- PROBLEM STATEMENT -
Starting at the line containing "surfaces = make_materials()", copy each line exactly, ending with the line containing "obj.data.transform(obj.matrix_world)". Leave out everything else.

- DATA SHOWN -
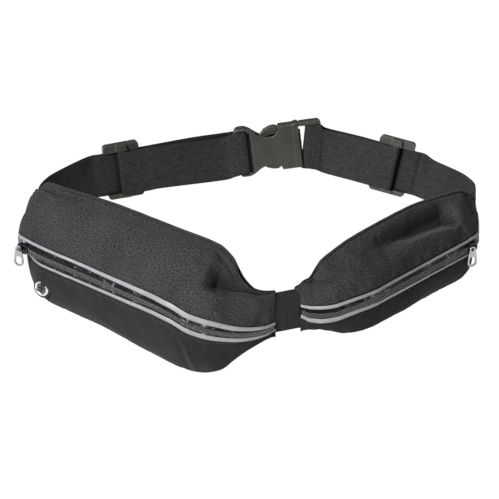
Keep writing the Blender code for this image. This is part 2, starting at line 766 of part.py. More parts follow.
def make_materials():
    return {
        "heather": material("heather_fabric", (0.045, 0.045, 0.047), 0.9),
        "lower": material("lower_fabric", (0.028, 0.028, 0.03), 0.88),
        "back": material("back_fabric", (0.02, 0.02, 0.022), 0.9),
        "webbing": material("webbing", (0.02, 0.021, 0.021), 0.8),
        "reflective": material("reflective_tape", (0.5, 0.5, 0.5), 0.35),
        "tape": material("zip_tape", (0.012, 0.012, 0.013), 0.3),
        "teeth": material("zip_teeth", (0.02, 0.02, 0.02), 0.35),
        "metal": material("nickel", (0.62, 0.62, 0.6), 0.25, 1.0),
        "rubber": material("rubber", (0.02, 0.02, 0.02), 0.7),
        "plastic": material("buckle_plastic", (0.045, 0.047, 0.043), 0.5),
    }


def main():
    clear_scene()
    surfaces = make_materials()
    build_pouch(BIG_POUCH, (0.12, 0.975), (0.885, 0.60), 1, surfaces)
    build_pouch(SMALL_POUCH, (0.07, 0.97), (0.82, 0.60), 1, surfaces)
    buckle = build_straps(BIG_POUCH, SMALL_POUCH, surfaces)
    build_buckle(buckle, surfaces)
    parented("belt_hinge", BELT_HINGE, RIGHT_HALF)
    parented("left_adjuster", LEFT_PLANE[0], ("left_triglide", "left_return_strap"))
    parented("right_adjuster", RIGHT_PLANE[0], ("right_triglide", "right_return_strap"))


main()
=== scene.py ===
"""The looks of the waist pack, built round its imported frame.

Lengths are in millimetres, in the frame's own axes, and are scaled to metres when the meshes
are made. The loft stations and strap routes are the ones the frame was designed with.
"""

import copy
import math

import bmesh
import bpy
import numpy as np
from mathutils import Matrix, Vector, noise


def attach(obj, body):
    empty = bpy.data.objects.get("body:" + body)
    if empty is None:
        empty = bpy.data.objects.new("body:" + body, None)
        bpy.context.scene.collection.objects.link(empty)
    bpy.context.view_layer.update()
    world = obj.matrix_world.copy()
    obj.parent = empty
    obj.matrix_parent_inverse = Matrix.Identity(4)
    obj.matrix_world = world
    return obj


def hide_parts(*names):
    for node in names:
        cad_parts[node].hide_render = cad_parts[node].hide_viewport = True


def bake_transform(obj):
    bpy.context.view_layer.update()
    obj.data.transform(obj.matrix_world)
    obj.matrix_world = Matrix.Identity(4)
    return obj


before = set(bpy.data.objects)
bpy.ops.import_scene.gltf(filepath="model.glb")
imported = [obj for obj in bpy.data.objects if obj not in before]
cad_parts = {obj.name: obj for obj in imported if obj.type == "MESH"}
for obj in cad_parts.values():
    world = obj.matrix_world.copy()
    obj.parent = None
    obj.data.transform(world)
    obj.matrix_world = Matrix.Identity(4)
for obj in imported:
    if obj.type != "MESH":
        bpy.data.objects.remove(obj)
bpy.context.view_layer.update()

MM = 0.001
UPRIGHT = Vector((0, 0, 1))

# Webbing, and how far out of the back sheet it runs inside the pouches
WEB_WIDTH = 38.0
WEB_THICK = 1.5
WEB_DEPTH = 2.25
WEB_STEPS = 12
WEB_COLUMNS = 13
WEB_GAP = 0.3

# Pouches: fabric, its distance from the back sheet at the top edge, and the band's roundness
PANEL_THICK = 1.0
EDGE_DEPTH = 3.2
END_DEPTH = 4.5
BAND_ROUND = 1.1
PANEL_ACROSS = 41
SEAM_T = 0.055
CLOTH_FRAMES = 18

# Buckle: its centre, direction and lean, then lengths along it and heights across it
BUCKLE_CENTRE = (24.5, 131.0, 18.4)
BUCKLE_ALONG = (0.985, 0.055, 0.152)
BUCKLE_LEAN = 12.0
BUCKLE_SKEW = 0.05
BUCKLE_END = 38.5
EAR_HALF = 21.4
EAR_END = 36.8
EAR_ROUND = 5.2
RECEPTACLE_BAR = 9.6
PLUG_BAR = 14.0
PLUG_TOP = 19.8
PLUG_FOOT = -19.9
WEB_TURN = 12.0
BAR_THICK = 4.0
WRAP = BAR_THICK / 2 + WEB_GAP + WEB_THICK / 2

# Triglides, and the straight stretches that they sit on: a place, a direction and a lean
BAR_DEPTH = 2.4
STRAP_LOW = 1.5
TAIL_END = 21.0
TRIGLIDE_HALF = (15.5, 24.2)
TRIGLIDE_ROUND = 3.2
TRIGLIDE_WALL = 3.4
TOP_WALL = 6.4
LEFT_PLANE = ((-107.0, 108.8, 6.9), (95.7, 22.7, 7.3), 12.0)
RIGHT_PLANE = ((121.0, 118.6, 5.3), (-59.1, 16.4, 9.3), 18.0)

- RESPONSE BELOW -
    surfaces = make_materials()
    build_pouch(BIG_POUCH, (0.12, 0.975), (0.885, 0.60), 1, surfaces)
    build_pouch(SMALL_POUCH, (0.07, 0.97), (0.82, 0.60), 1, surfaces)
    buckle = build_straps(BIG_POUCH, SMALL_POUCH, surfaces)
    build_buckle(buckle, surfaces)
    parented("belt_hinge", BELT_HINGE, RIGHT_HALF)
    parented("left_adjuster", LEFT_PLANE[0], ("left_triglide", "left_return_strap"))
    parented("right_adjuster", RIGHT_PLANE[0], ("right_triglide", "right_return_strap"))


main()
=== scene.py ===
"""The looks of the waist pack, built round its imported frame.

Lengths are in millimetres, in the frame's own axes, and are scaled to metres when the meshes
are made. The loft stations and strap routes are the ones the frame was designed with.
"""

import copy
import math

import bmesh
import bpy
import numpy as np
from mathutils import Matrix, Vector, noise


def attach(obj, body):
    empty = bpy.data.objects.get("body:" + body)
    if empty is None:
        empty = bpy.data.objects.new("body:" + body, None)
        bpy.context.scene.collection.objects.link(empty)
    bpy.context.view_layer.update()
    world = obj.matrix_world.copy()
    obj.parent = empty
    obj.matrix_parent_inverse = Matrix.Identity(4)
    obj.matrix_world = world
    return obj


def hide_parts(*names):
    for node in names:
        cad_parts[node].hide_render = cad_parts[node].hide_viewport = True


def bake_transform(obj):
    bpy.context.view_layer.update()
    obj.data.transform(obj.matrix_world)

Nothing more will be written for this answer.